The future was bright until a national depression hit in 1895. Four years later, the stove foundry closed, leaving citizens shocked and puzzled. The foundry’s furnaces remained cold, and the building sat empty for the next seven years, though the road to it was still known as Stove Foundry Road, and the subdivision lived on.

On the south end, the road connected Fort Worth to Benbrook. On the north end, it crossed the Clear Fork of the Trinity on a rickety wooden bridge that connected Stove Foundry Road to Railroad Avenue. For a variety of reasons, electric streetcar service never extended to Stove Foundry Road.

In 1906, the foundry equipment was bought by a scrap-iron dealer and shipped to Dallas to be recycled as “old iron.” However, Fort Worth was not done with stove foundries yet. Two years later, a Georgia entrepreneur promised to build a factory on the east side of the city if he could raise $10,000 in subscriptions from businesses and private citizens in Fort Worth.

By that date, there were enough residents in the Foundry District to be a neighborhood with its own schoolhouse, churches, and, briefly, a saloon. In May 1906, the unincorporated district voted to go “dry” by a margin of 30 to 7, setting a different path than its big sister city.
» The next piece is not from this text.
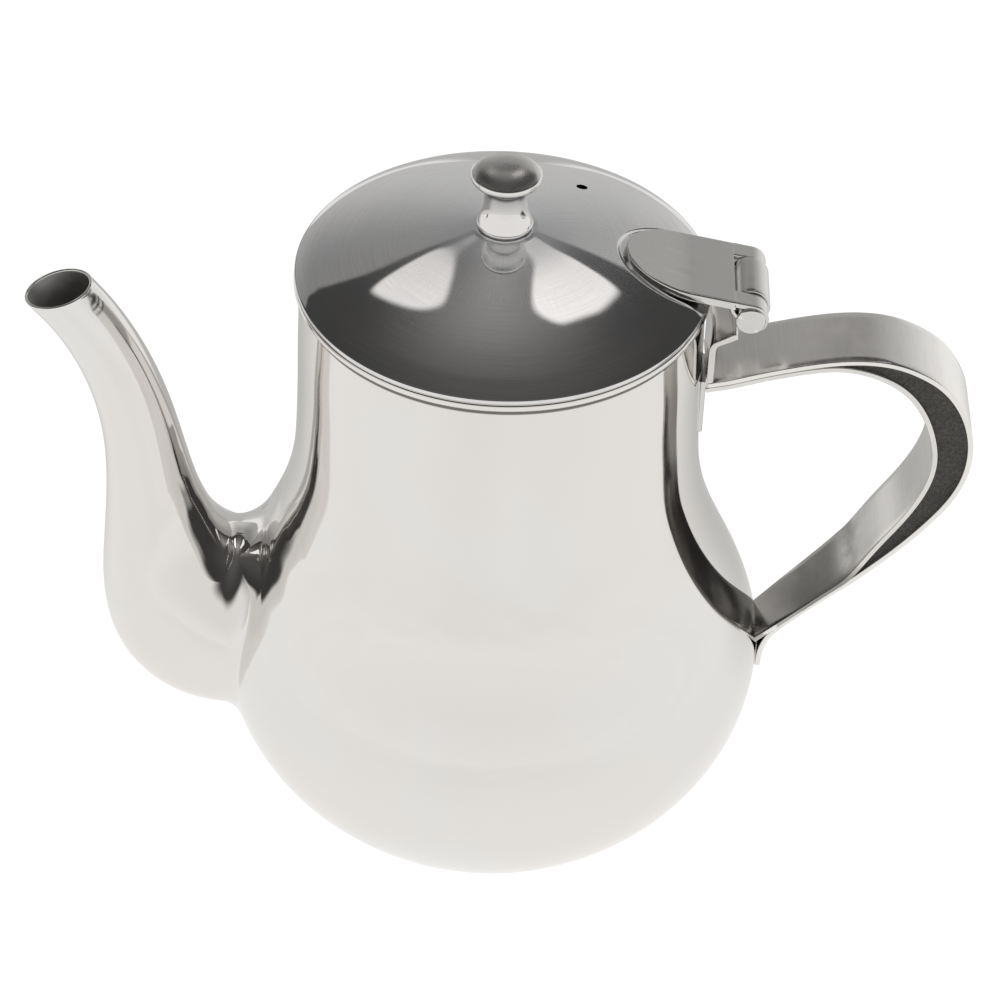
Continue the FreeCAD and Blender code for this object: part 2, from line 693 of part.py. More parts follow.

Despite limited success, Fort Worth was still determined to reinvent itself as an industrial city. In 1906, a group of prominent businessmen formed the Factory Club to bring more manufacturing to the city. They set their sights on creating an industrial district on Stove Foundry Road to capitalize on the nearby railroad connections and abundant water supply. One of their first successes was getting Fred Axtell to move his windmill factory into the old stove foundry building. It was followed by a knitting mill, a cotton mill, a paper-box-making factory, and a glass-making factory.

All those workers and their families needed a place to live, which caused Brooklyn Heights’ sales to boom. The developers bought an additional 350 acres just north of Stove Foundry Road to carve into additional modestly priced residential lots.

The 1908 flood washed away a lot of dreams as well as washing out the wooden bridge connecting Stove Foundry Road to the city. For several months, the only connection Brooklyn Heights residents had to downtown was Seventh Street, until the county replaced the old bridge with a sturdy iron structure 160 feet long.

The next big change to the Foundry District came when the International & Great Northern Railroad was bought by the Texas & Pacific Railroad.

Eventually, Brooklyn Heights stretched from Stove Foundry Road on the south to Byers on the north, and from Clover Lane on the west to Montgomery Street on the east. When Fort Worth began absorbing unincorporated communities all around it in 1909, Brooklyn Heights residents weren’t interested. They still weren’t interested in being annexed 15 years later after Fort Worth had taken over North Fort Worth, Polytechnic, Riverside, and other suburbs. Brooklyn Heights/the Foundry District continued to exist in the shadow of metropolitan Fort Worth for a few more years. It had no municipal government or police force, but it still had its own school and churches that doubled as community centers.

In the 1930s, the Foundry District finally lost its proud, independent status. In 1935, the state’s local option law allowed Tarrant County to decide for every community in its borders whether to be “wet” or “dry.” The Foundry District had been stubbornly dry since even before National Prohibition and wanted to remain that way after it was repealed. But now, with the stroke of a pen, it became “wet.”

Another blow to independent status came when the city renamed its central artery Vickery Boulevard after Richard L. Vickery, the English-born developer who had bought large tracts of land on the east side and put up “for sale” signs early in the century. The street formerly known as Railroad Avenue, stretching from the T&P station to the Foundry District, became West Vickery Boulevard, passing through the Foundry District/Brooklyn Heights all the way to Benbrook. The transformation was complete.

The county finally addressed the transportation needs of the area in 1949. The old Stove Foundry Road had long been a narrow, macadamized track until the 1949 flood washed much of it out. With the Benbrook dam scheduled for completion that same year and traffic on the road reaching 800 cars daily, it was time to turn West Vickery into a modern thoroughfare by widening and paving it. The necessary $12,000 was secured through a bond issue, and the work was completed by the end of June 1950, creating an asphalt two-lane road all the way from University Drive to Benbrook.

Today the Foundry District is a name loosely applied to everything from the West Freeway or even Seventh Street to the Union Pacific rail yards and from University Drive to Ridglea Boulevard. Truth be told, it was never that extensive. Though called a “district” or “addition,” it was never more than a pocket just west of the railroad tracks that still run beside Vickery Boulevard.

It took a new generation of developers to revive the historic name for their neighborhood branding in 2015. A couple of creative types (M2G Ventures) appropriated the name for the old warehouse district behind Montgomery Plaza, redeveloping the area as an arts and upscale retail district. They have since sold it to a North Carolina real estate firm, so the “Foundry District” lives on in a funky way that has no historical or geographical connection to Stove Foundry Road or the original Foundry District.

Author-historian Richard Selcer is a Fort Worth native and proud graduate of Paschal High and TCU.